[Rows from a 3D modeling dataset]
· · ·
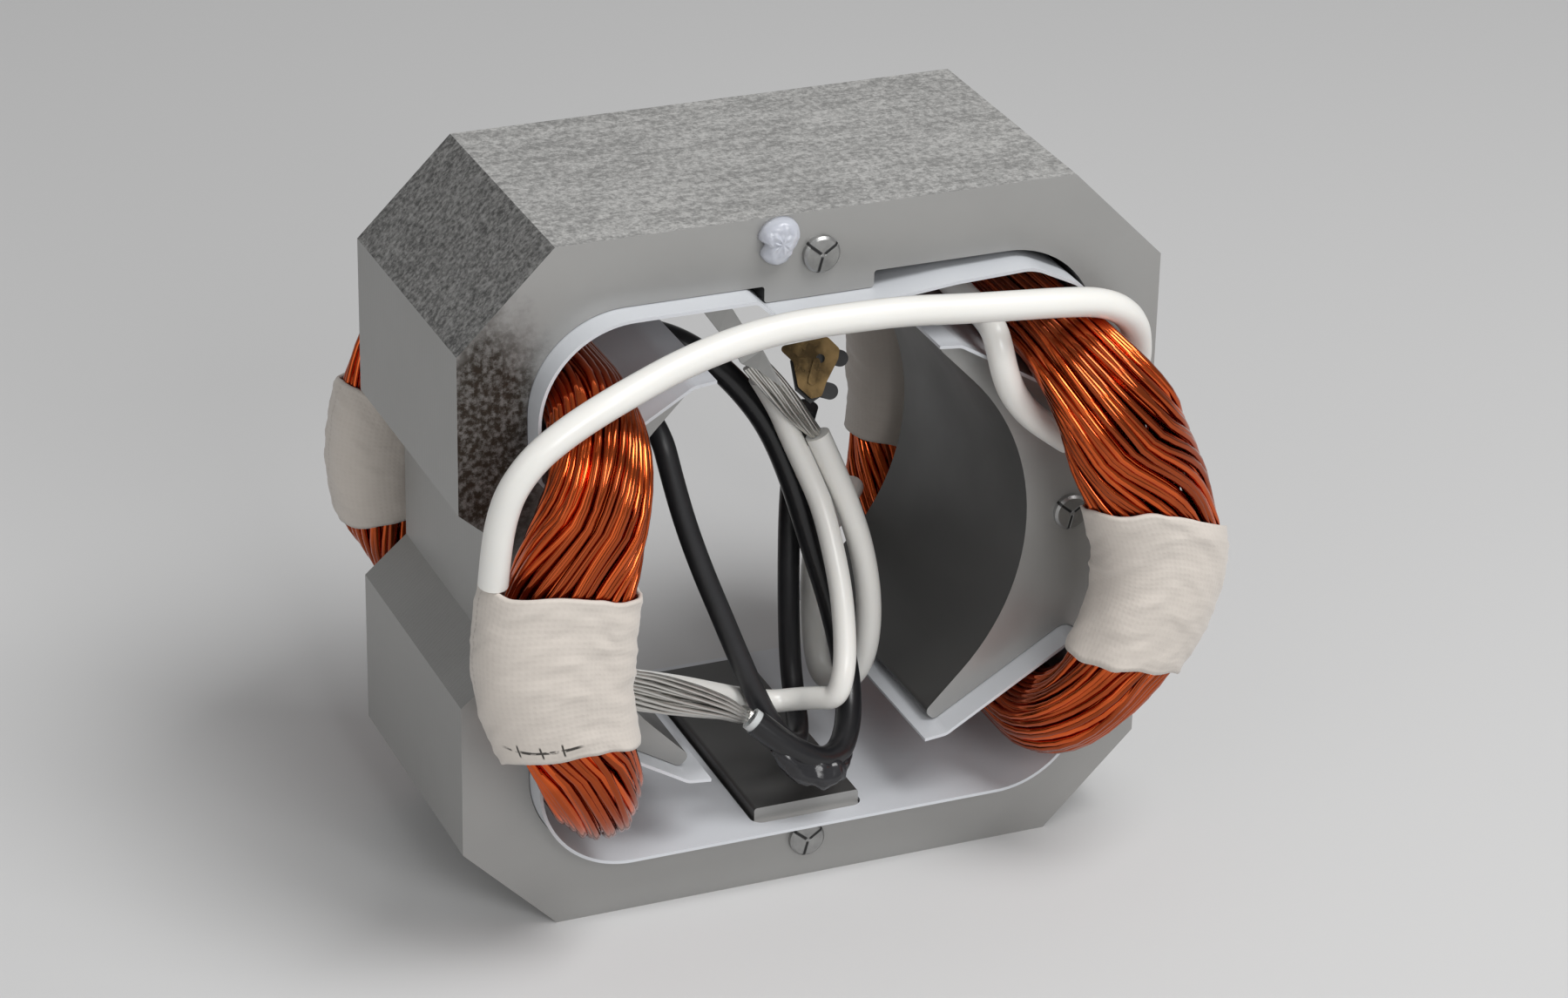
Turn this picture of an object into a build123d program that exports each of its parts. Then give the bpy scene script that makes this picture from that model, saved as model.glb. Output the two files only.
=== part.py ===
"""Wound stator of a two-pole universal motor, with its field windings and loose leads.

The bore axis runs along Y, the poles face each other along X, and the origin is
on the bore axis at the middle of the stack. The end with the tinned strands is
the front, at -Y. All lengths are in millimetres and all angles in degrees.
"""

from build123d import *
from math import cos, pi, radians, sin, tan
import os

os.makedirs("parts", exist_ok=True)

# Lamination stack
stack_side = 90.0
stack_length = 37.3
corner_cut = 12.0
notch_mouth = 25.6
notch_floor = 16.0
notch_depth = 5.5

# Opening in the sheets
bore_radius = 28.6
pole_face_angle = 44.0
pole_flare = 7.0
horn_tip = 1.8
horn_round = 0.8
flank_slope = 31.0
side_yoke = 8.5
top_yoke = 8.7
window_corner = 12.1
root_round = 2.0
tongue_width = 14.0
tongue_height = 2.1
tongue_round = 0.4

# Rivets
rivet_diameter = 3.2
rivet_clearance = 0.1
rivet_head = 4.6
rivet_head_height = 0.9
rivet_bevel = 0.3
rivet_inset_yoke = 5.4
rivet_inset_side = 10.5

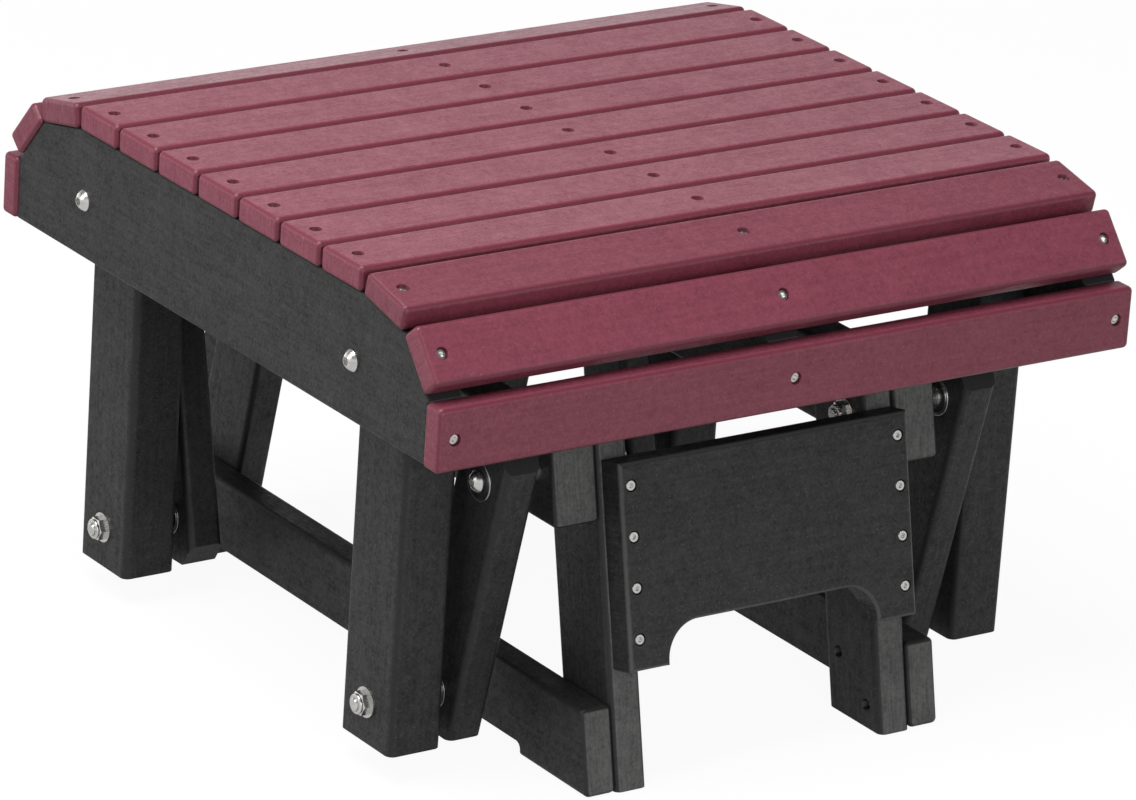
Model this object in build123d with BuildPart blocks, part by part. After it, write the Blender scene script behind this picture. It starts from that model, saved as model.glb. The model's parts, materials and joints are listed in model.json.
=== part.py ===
· · ·
**Brief**. Take the entries and copy them out exactly.

**Task result**.
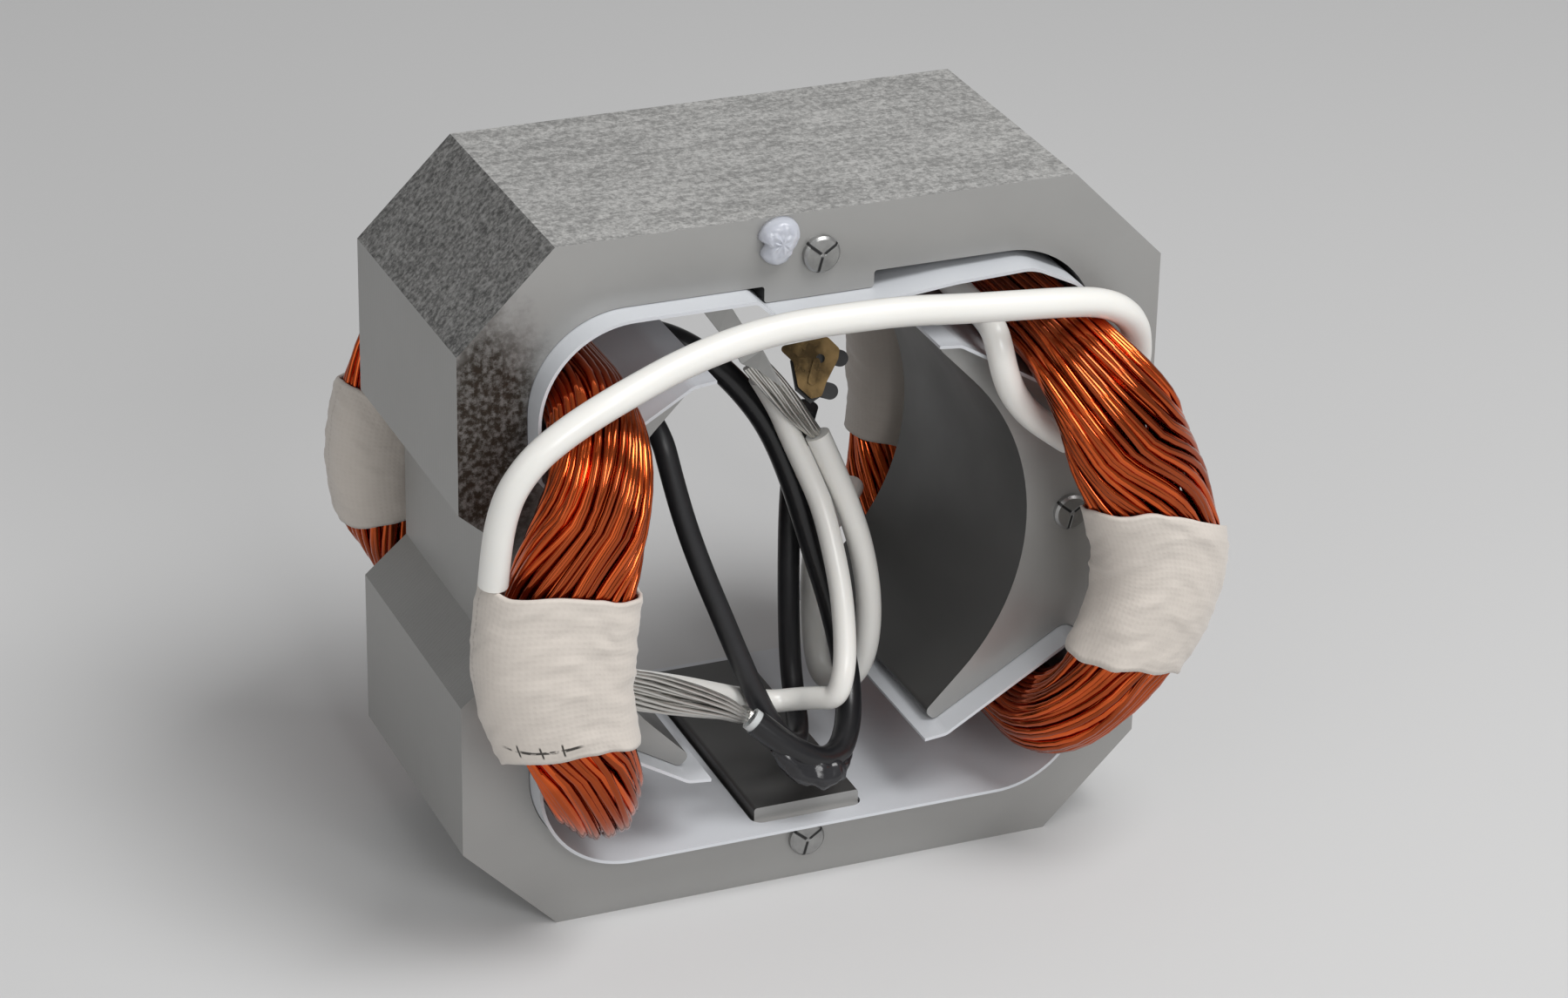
Turn this picture of an object into a build123d program that exports each of its parts. Then give the bpy scene script that makes this picture from that model, saved as model.glb. Output the two files only.
=== part.py ===
"""Wound stator of a two-pole universal motor, with its field windings and loose leads.

The bore axis runs along Y, the poles face each other along X, and the origin is
on the bore axis at the middle of the stack. The end with the tinned strands is
the front, at -Y. All lengths are in millimetres and all angles in degrees.
"""

from build123d import *
from math import cos, pi, radians, sin, tan
import os

os.makedirs("parts", exist_ok=True)

# Lamination stack
stack_side = 90.0
stack_length = 37.3
corner_cut = 12.0
notch_mouth = 25.6
notch_floor = 16.0
notch_depth = 5.5

# Opening in the sheets
bore_radius = 28.6
pole_face_angle = 44.0
pole_flare = 7.0
horn_tip = 1.8
horn_round = 0.8
flank_slope = 31.0
side_yoke = 8.5
top_yoke = 8.7
window_corner = 12.1
root_round = 2.0
tongue_width = 14.0
tongue_height = 2.1
tongue_round = 0.4

# Rivets
rivet_diameter = 3.2
rivet_clearance = 0.1
rivet_head = 4.6
rivet_head_height = 0.9
rivet_bevel = 0.3
rivet_inset_yoke = 5.4
rivet_inset_side = 10.5

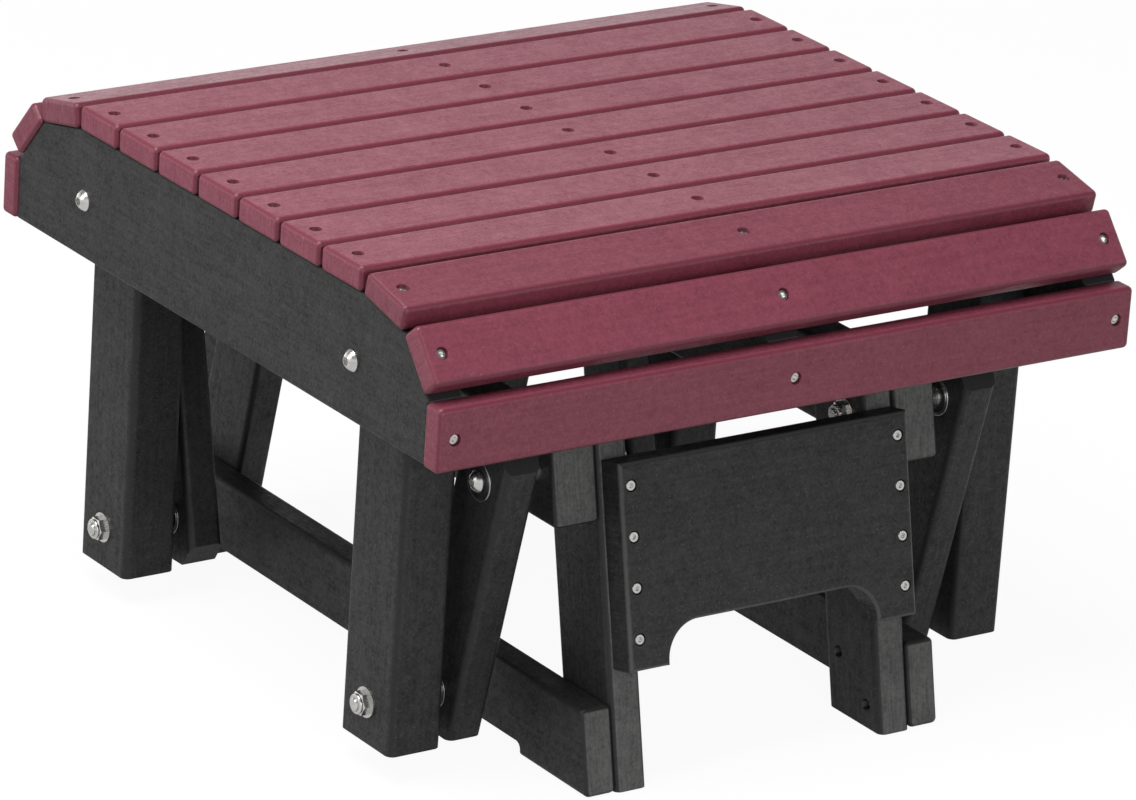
Model this object in build123d with BuildPart blocks, part by part. After it, write the Blender scene script behind this picture. It starts from that model, saved as model.glb. The model's parts, materials and joints are listed in model.json.
=== part.py ===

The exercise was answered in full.